EXCERPTED DATA:
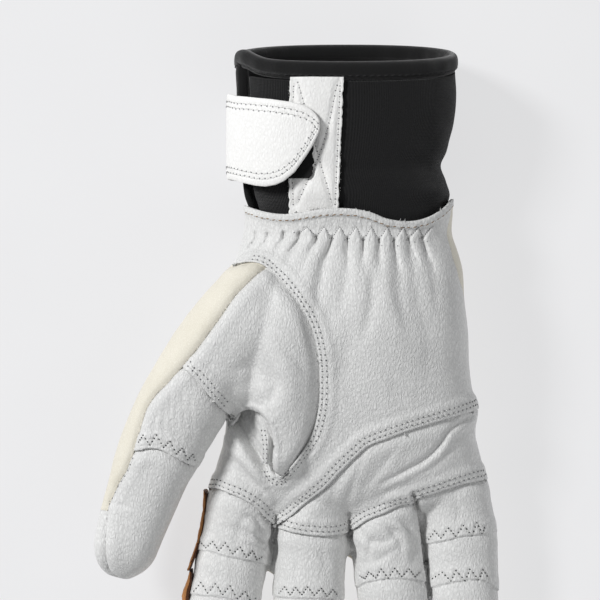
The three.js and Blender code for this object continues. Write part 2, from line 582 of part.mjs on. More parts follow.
// White leather strip down the cuff, and the hook tab that the strap closes on
function cuffLayer(inner, thick, outline) {
  const layer = cuffForm(inner + thick, CUFF_SIDES, 0).subtract(cuffForm(inner, CUFF_SIDES, 3));
  return layer.intersect(prism(outline, 30));
}
const leatherEdge = prism([...WRIST_EDGE.map(([x, y]) => [x, y + GAP]), [75, 40], [-40, 40]]);
put("cuff_strip", cuffLayer(GAP, 1.1, CUFF_STRIP_OUTLINE).subtract(leatherEdge), WHITE_LEATHER);
put("hook_tab", cuffLayer(GAP + 1.1 + GAP, 1.2, HOOK_TAB_OUTLINE), HOOK_TAPE);

// Strap: a band round the cuff, cut to its rounded outline
const strapRow = { ...CUFF_ROWS[2], palmY: 100, backY: 100, right: 59.8 };
const strapLine = (extra) =>
  STRAP_PATH.map(({ angle, stand }) => cuffPoint(strapRow, THREE.MathUtils.degToRad(angle), stand + extra));
const strapShape = new THREE.Shape(
  [...strapLine(STRAP_THICK), ...strapLine(0).reverse()].map((p) => new THREE.Vector2(p.x, Math.max(0.2, p.z))),
);
const strapBlock = new THREE.ExtrudeGeometry(strapShape, { depth: 50, bevelEnabled: false });
strapBlock.rotateX(Math.PI / 2).translate(0, 125, 0);
put("strap", solid(strapBlock).intersect(prism(STRAP_OUTLINE)), WHITE_LEATHER);

export default group;
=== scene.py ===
"""A right-hand cross-country ski glove, lying on its back with its palm up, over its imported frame.

Lengths are in millimetres while a piece is being made, and turn to metres when it is finished.
"""

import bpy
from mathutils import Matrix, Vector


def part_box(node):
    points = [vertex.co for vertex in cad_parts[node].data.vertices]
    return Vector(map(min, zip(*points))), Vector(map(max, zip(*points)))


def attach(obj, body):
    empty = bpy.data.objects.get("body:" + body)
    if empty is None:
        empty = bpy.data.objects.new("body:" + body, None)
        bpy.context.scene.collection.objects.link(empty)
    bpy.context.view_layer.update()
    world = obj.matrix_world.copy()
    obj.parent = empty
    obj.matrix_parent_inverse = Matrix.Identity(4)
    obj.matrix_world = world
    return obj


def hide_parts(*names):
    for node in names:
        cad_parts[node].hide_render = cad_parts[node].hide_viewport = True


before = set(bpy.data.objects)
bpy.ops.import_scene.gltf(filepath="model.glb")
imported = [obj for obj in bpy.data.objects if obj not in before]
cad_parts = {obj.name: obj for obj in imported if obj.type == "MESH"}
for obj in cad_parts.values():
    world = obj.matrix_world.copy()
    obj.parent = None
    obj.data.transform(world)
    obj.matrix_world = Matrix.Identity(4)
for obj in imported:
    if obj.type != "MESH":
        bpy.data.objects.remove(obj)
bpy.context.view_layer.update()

import logging
import math
from dataclasses import dataclass
from enum import Enum
from typing import Sequence

import bmesh
import bpy
import numpy as np
from mathutils import Matrix, Vector
from mathutils.bvhtree import BVHTree

LOG = logging.getLogger("glove")
MM = 0.001
SQUARENESS = 2.3  # 2 would make the hand's and the cuff's sections plain ovals
CHUNK = 4000  # how many points are measured against a line at a time

Line = Sequence[tuple[float, float]]


@dataclass(frozen=True)
class HandRow:
    """Where the hand's sides, back and palm stand at one length."""

    y: float
    left: float
    right: float
    back: float
    palm: float


@dataclass(frozen=True)
class LimbRow:
    """A place on a finger's centre line, with its half width and half height there."""

    x: float
    y: float
    z: float
    w: float
    h: float


@dataclass(frozen=True)
class CuffRow:
    """One ring of the cuff: its lean is the step between palm_y and back_y."""

    palm_y: float
    back_y: float
    left: float
    right: float
    back: float
    palm: float


@dataclass(frozen=True)
class Fold:
    """A crease in the leather along a line seen from above, with a soft lip to the right of its run."""

    line: Line
    depth: float
    reach: float
    lip: float = 0.4


HAND_ROWS = (
    HandRow(82, -22, 61, 1.5, 55.5),
    HandRow(70, -21.8, 60, 1.2, 53.2),
    HandRow(63, -22.3, 59.8, 0.8, 51.2),
    HandRow(57, -24, 61.8, 0.3, 52.8),
    HandRow(50, -26, 63.8, -0.6, 54.6),
    HandRow(38, -26.5, 64.8, -1.4, 55.4),
    HandRow(25, -27, 66.3, -1.6, 54.4),
    HandRow(10, -28, 67, -1.6, 51.4),
    HandRow(0, -28.5, 68.6, -1.4, 49.4),
    HandRow(-5, -28.8, 70.1, -1.2, 48.3),
    HandRow(-12, -29, 69.2, -0.8, 46.6),
    HandRow(-20, -30, 69.3, 0, 44.6),
    HandRow(-28, -31.6, 71.2, 0.9, 42),
    HandRow(-36, -32, 72.4, 2.2, 38.4),
    HandRow(-42, -27.5, 68, 4.4, 34.2),
    HandRow(-46.5, -19, 55, 9, 29),
)
THUMB = (
    LimbRow(-8, 50, 33, 13, 15),
    LimbRow(-20, 32, 37, 18.2, 19.5),
    LimbRow(-38, 9.5, 35, 17.6, 18),
    LimbRow(-50, -12, 32.5, 17, 16.5),
    LimbRow(-57.5, -27.5, 31, 15.5, 15.2),
    LimbRow(-63.5, -44, 30.5, 13.9, 14),
    LimbRow(-68, -58, 31, 12.6, 12.6),
    LimbRow(-71.5, -71.5, 32, 11.4, 11),
)
THENAR = (
    LimbRow(-9, 49, 38, 9, 11),
    LimbRow(-7, 35, 38, 13.5, 17.8),
    LimbRow(-6, 15, 37.5, 15, 19.3),
    LimbRow(-6, 0, 36.5, 14.5, 17.8),
    LimbRow(-6.2, -15, 34.5, 11.5, 15.5),
    LimbRow(-8.5, -33.5, 31, 9, 12),
)
WEB = (
    LimbRow(-13, 46, 36, 9, 12),
    LimbRow(-20, 31, 36.5, 12, 18.5),
    LimbRow(-24, 15, 35, 11.5, 18),
    LimbRow(-25, -7, 30.5, 8.5, 11),
)
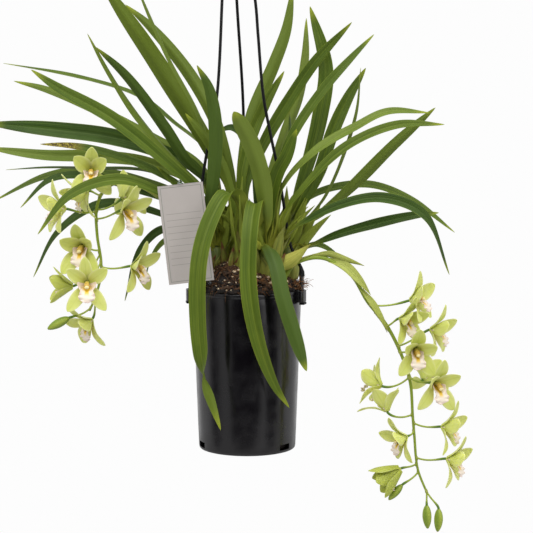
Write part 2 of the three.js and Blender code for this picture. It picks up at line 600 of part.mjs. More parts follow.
// Hook: a hub over the strands, a neck, and three quarters of a ring that is open to one side.
function hookGeometry() {
  const [x, y] = HUB.at;
  const hubTop = HUB.bottom + HUB.height;
  const ring = HOOK_INNER_RADIUS + HOOK_WIRE_RADIUS;
  const middle = hubTop + HOOK_NECK + ring;
  const hub = new THREE.CylinderGeometry(HUB.radius * 0.6, HUB.radius, HUB.height, 16);
  hub.rotateX(Math.PI / 2).translate(x, y, HUB.bottom + HUB.height / 2);
  const arc = HOOK_ARC.map((angle) => [
    x + ring * Math.cos(turned(angle)),
    y,
    middle + ring * Math.sin(turned(angle)),
  ]);
  const neck = [[x, y, hubTop - 2], [x, y, hubTop + 8], [x - ring * 0.45, y, middle - ring * 1.05]];
  const wire = rod([...neck, ...arc], HOOK_WIRE_RADIUS, 8, 20);
  return toGeometry(toSolid(hub).add(toSolid(wire)));
}

function hookSeatHeight() {
  return HUB.bottom + HUB.height + HOOK_NECK + 2 * HOOK_INNER_RADIUS + HOOK_WIRE_RADIUS;
}

// Label: a plain card, leaning a little to the left.
function labelGeometry() {
  const card = new THREE.BoxGeometry(LABEL.width, LABEL.thick, LABEL.height);
  return card.rotateY(turned(-LABEL.tilt)).translate(...LABEL.centre);
}

// Stake: a clear strip from the growing medium up the back of the label, hooked over its top edge.
function stakeGeometry(margin = 0) {
  const [x, y, z] = LABEL.centre;
  const lean = turned(LABEL.tilt);
  const behind = y + LABEL.thick / 2 + SEAT_GAP + STAKE.thick / 2;
  const above = (LABEL.height + STAKE.head - 1) / 2 + SEAT_GAP;
  const over = [x - above * Math.sin(lean), behind, z + above * Math.cos(lean)];
  const low = [STAKE.low[0], behind + 0.8, STAKE.low[1]];
  const halfway = low.map((v, i) => (v + over[i]) / 2);
  const [footX, footY, footZ] = STAKE_FOOT[0];
  const deeper = margin ? [[footX, footY, footZ - margin]] : [];
  const route = [...deeper, ...STAKE_FOOT, low, halfway, over];
  const half = (thickness) => () => thickness / 2 + margin;
  const across = () => vec([1, 0, 0]);
  const strip = bentAlong(route, FLAT_SIDES, 14, half(STAKE.width), half(STAKE.thick), across);
  const head = new THREE.BoxGeometry(STAKE.head, STAKE.headDepth, STAKE.head - 1).rotateY(-lean);
  head.translate(over[0], behind - 1.6, over[2]);
  return margin ? strip : toGeometry(toSolid(strip).add(toSolid(head)));
}

function finish(color, roughness) {
  return new THREE.MeshStandardMaterial({ color, roughness, metalness: 0 });
}

const FINISHES = {
  pot: finish(0x1b1a1e, 0.32),
  medium: finish(0x4a3424, 0.95),
  bulb: finish(0x9aa04a, 0.6),
  leaf: finish(0x4f7a28, 0.45),
  spray: finish(0xbfcf6a, 0.5),
  hanger: finish(0x141416, 0.4),
  label: finish(0xc4b9b6, 0.7),
  stake: finish(0xe4e8ea, 0.15),
};

const plant = new THREE.Group();

function addPiece(name, geometry, material) {
  const mesh = new THREE.Mesh(geometry, material);
  mesh.name = name;
  plant.add(mesh);
}

addPiece("pot", potGeometry(), FINISHES.pot);
addPiece("growing_medium", soilGeometry(), FINISHES.medium);
for (const [name, shoot] of Object.entries(SHOOTS)) {
  addPiece(`bulb_${name}`, bulbGeometry(shoot.at), FINISHES.bulb);
  for (const [leafName, rank, width, blade, points] of LEAVES[name]) {
    addPiece(leafName, leafGeometry(shoot, rank, width, blade, points), FINISHES.leaf);
  }
}
for (const [name, spray] of Object.entries(SPRAYS)) addPiece(name, sprayGeometry(spray), FINISHES.spray);
for (const side of Object.keys(EAR_ANGLES)) {
  addPiece(`hanger_strand_${side}`, strandGeometry(side), FINISHES.hanger);
}
addPiece("hanger_hook", hookGeometry(), FINISHES.hanger);
addPiece("label_card", labelGeometry(), FINISHES.label);
addPiece("label_stake", stakeGeometry(), FINISHES.stake);

plant.position.set(-HUB.at[0], -HUB.at[1], -hookSeatHeight());

export default plant;
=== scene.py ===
"""The looks of a boat orchid in a tall hanging pot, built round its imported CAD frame.

Each class below is one sub-assembly of the plant. It holds its sizes in millimetres, measured from the
middle of the pot's underside with the viewer on the -Y side, as the CAD source does, and it builds its
meshes as numpy surfaces. The call to in_frame() takes them to metres in the frame of the CAD model.
"""

import json
import logging
import math
from abc import ABC, abstractmethod
from dataclasses import dataclass, field, replace
from enum import Enum, IntEnum
from typing import Callable, Iterable, Sequence, Union

import bpy
import numpy as np
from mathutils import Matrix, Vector


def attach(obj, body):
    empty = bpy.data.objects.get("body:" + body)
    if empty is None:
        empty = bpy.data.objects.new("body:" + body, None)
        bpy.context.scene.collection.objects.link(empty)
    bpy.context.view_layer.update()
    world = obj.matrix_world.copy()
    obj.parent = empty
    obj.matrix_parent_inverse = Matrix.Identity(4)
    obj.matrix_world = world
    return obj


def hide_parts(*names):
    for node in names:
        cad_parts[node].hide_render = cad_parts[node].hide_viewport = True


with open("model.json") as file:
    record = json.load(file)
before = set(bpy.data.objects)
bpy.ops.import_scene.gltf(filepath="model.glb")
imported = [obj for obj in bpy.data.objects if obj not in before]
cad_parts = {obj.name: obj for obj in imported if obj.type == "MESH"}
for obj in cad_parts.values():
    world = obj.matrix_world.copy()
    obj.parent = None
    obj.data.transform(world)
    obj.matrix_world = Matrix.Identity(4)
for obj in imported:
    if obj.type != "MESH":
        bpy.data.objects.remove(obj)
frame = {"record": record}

log = logging.getLogger("orchid")

MM = 0.001
BASE_MOUNT_TO_AXIS = 30.0  # the flat mount under the pot lies this far from the pot's axis
MOUNTS = {mount["name"]: np.array(mount["pos_m"]) for mount in frame["record"]["mounts"]}
POT_FOOT = MOUNTS["pot_base"] - np.array([BASE_MOUNT_TO_AXIS * MM, 0.0, 0.0])
STEM_END = 0.3  # a round stem closes over this length at each end
STEM_END_DROP = 0.75  # and loses this share of its squared radius there

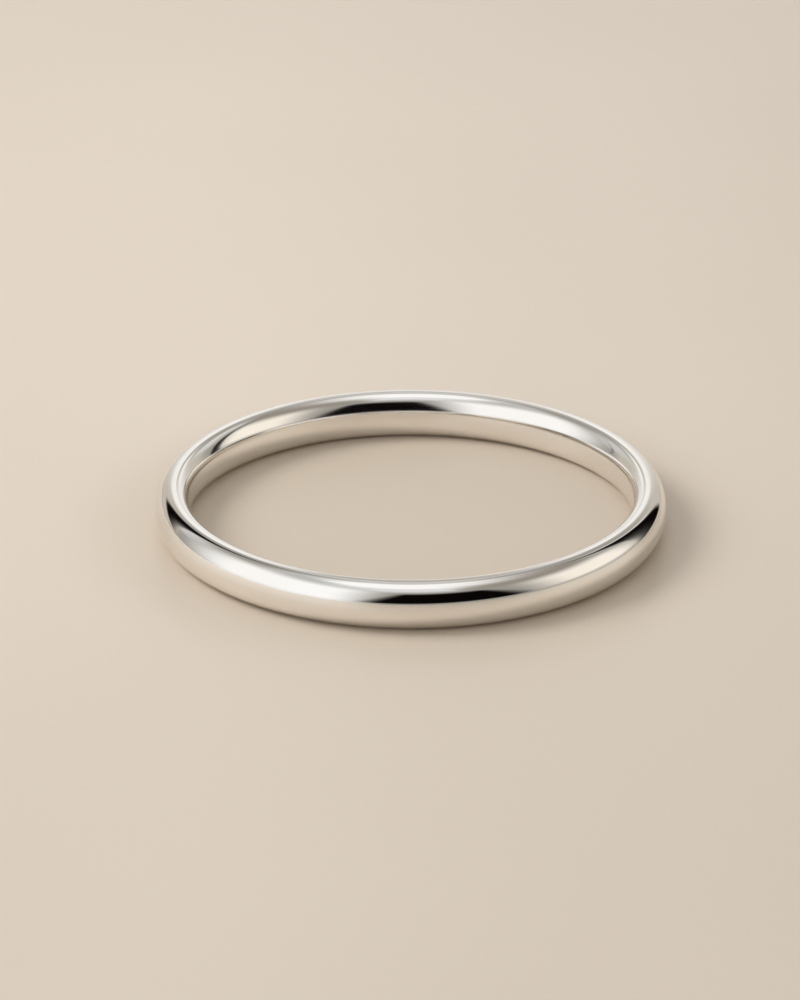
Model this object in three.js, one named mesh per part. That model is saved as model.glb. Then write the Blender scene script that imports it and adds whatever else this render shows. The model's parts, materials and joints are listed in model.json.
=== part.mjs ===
// A plain stacking ring: one closed band of solid silver with an oval section.
//
// Units are millimetres. +Z is the finger's axis, and the origin is the centre of the underside,
// so the ring lies flat on the plane z = 0 as it would on a table.
//
// The section is an upright oval. Its outer side is bowed a little more than its inner side, which
// is eased for the finger, and narrow flat lands above and below let one ring sit square on the next.

import * as THREE from 'three';

// Driving dimensions
const INSIDE_DIAMETER = 17.3;  // the finger hole, at its narrowest
const BAND_WIDTH = 1.9;        // along the finger
const LAND_WIDTH = 0.1;        // narrow flat rim, above and below, where stacked rings touch
const OUTER_BOW = 0.7;         // how far the outer side stands out from the lands
const INNER_BOW = 0.6;         // how far the inner side stands in from the lands

// How finely the round surfaces are faceted
const STEPS_AROUND_RING = 96;
const STEPS_PER_SIDE = 12;     // along one bowed side of the section, from land to land

const INNER_LAND_RADIUS = INSIDE_DIAMETER / 2 + INNER_BOW;
const OUTER_LAND_RADIUS = INNER_LAND_RADIUS + LAND_WIDTH;
const HALF_WIDTH = BAND_WIDTH / 2;

// One bowed side of the section: half an ellipse that meets both lands without a corner.
// A positive bow stands out from the land's edge and a negative one stands in. `climb` is +1 when
// the points run from the lower land to the upper one, and -1 when they run back down.
function bowedSide(landRadius, bow, climb) {
  const points = [];
  for (let step = 0; step <= STEPS_PER_SIDE; step += 1) {
    const angle = climb * Math.PI * (step / STEPS_PER_SIDE - 0.5);
    const radius = landRadius + bow * Math.cos(angle);
    const height = HALF_WIDTH + HALF_WIDTH * Math.sin(angle);
    points.push(new THREE.Vector2(radius, height));
  }
  return points;
}

// The whole section: up the outer side, down the inner side, and back to the first point.
// The straight steps between the two sides are the lands.
function sectionOutline() {
  const outline = [
    ...bowedSide(OUTER_LAND_RADIUS, OUTER_BOW, +1),
    ...bowedSide(INNER_LAND_RADIUS, -INNER_BOW, -1),
  ];
  outline.push(outline[0].clone());
  return outline;
}

const polishedSilver = new THREE.MeshStandardMaterial({
  name: 'polished_silver',
  color: 0xf3f0ea,
  roughness: 0.05,
  metalness: 1.0,
});

function makeBand() {
  const geometry = new THREE.LatheGeometry(sectionOutline(), STEPS_AROUND_RING);
  const band = new THREE.Mesh(geometry, polishedSilver);
  band.name = 'band';
  band.rotation.x = Math.PI / 2;  // a lathe turns about +Y, and the finger's axis is +Z
  return band;
}

const ring = new THREE.Group();
ring.name = 'stackable_ring';
ring.add(makeBand());

export default ring;
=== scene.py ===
"""A plain stacking ring in mirror-polished silver, lying on a pale floor inside a small light tent.

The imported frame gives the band's outer size and the plane that it lies on. The band is swept here
as one fine, smooth skin over the same oval section, and finished as hand-polished silver. What a
mirror finish looks like is what it reflects, so the tent's softboxes, cards and flags matter as
much as the metal.

Lengths are metres and angles are degrees. Azimuth 0 is towards the camera and grows to the right
as the camera sees it; elevation is measured up from the floor.
"""

import json
import logging
import math
from dataclasses import dataclass, field
from enum import Enum
from typing import Any

import bpy
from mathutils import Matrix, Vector

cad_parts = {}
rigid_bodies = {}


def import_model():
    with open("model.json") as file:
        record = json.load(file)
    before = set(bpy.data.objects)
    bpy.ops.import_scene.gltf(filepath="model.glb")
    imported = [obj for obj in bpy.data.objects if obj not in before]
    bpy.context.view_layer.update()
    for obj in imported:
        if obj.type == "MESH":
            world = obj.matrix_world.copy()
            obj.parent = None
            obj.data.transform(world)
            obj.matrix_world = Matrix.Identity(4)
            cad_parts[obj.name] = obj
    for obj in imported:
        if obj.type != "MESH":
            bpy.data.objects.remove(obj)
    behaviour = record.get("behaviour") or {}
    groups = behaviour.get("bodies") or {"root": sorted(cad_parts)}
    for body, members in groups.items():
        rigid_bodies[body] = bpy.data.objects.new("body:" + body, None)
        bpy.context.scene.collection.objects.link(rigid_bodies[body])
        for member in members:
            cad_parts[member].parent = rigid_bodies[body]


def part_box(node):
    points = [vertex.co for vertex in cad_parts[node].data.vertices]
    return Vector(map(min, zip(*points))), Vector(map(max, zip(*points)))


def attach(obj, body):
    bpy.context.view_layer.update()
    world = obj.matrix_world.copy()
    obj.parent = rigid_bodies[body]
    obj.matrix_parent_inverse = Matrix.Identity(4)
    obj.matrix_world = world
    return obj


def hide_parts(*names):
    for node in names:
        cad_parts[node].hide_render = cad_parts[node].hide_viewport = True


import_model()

MM = 0.001
MICRON = 1e-6
BAND_NODE = "band"
BODY = "root"

Colour = tuple[float, float, float]
Fades = tuple[float, float, float, float]
Socket = bpy.types.NodeSocket
log = logging.getLogger("stackable_ring")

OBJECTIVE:
Please return every line from the first one in the records above down to the line containing "1.2, HOOK_TAB_OUTLINE), HOOK_TAPE);", including both, exactly as written and nothing more.

TASK RESULT:
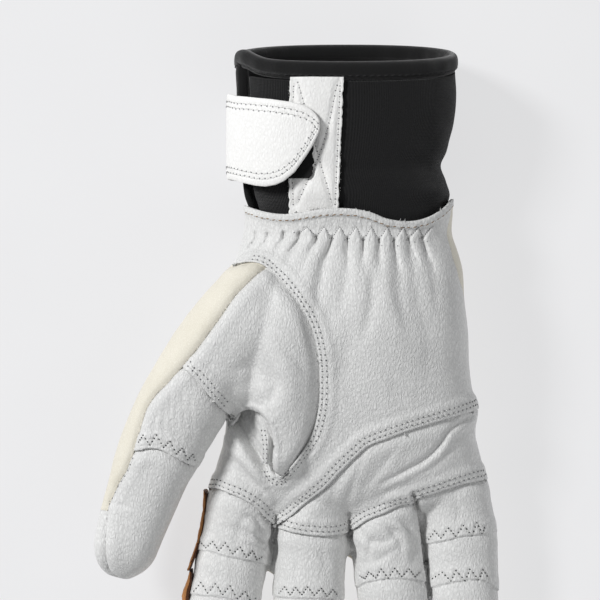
The three.js and Blender code for this object continues. Write part 2, from line 582 of part.mjs on. More parts follow.
// White leather strip down the cuff, and the hook tab that the strap closes on
function cuffLayer(inner, thick, outline) {
  const layer = cuffForm(inner + thick, CUFF_SIDES, 0).subtract(cuffForm(inner, CUFF_SIDES, 3));
  return layer.intersect(prism(outline, 30));
}
const leatherEdge = prism([...WRIST_EDGE.map(([x, y]) => [x, y + GAP]), [75, 40], [-40, 40]]);
put("cuff_strip", cuffLayer(GAP, 1.1, CUFF_STRIP_OUTLINE).subtract(leatherEdge), WHITE_LEATHER);
put("hook_tab", cuffLayer(GAP + 1.1 + GAP, 1.2, HOOK_TAB_OUTLINE), HOOK_TAPE);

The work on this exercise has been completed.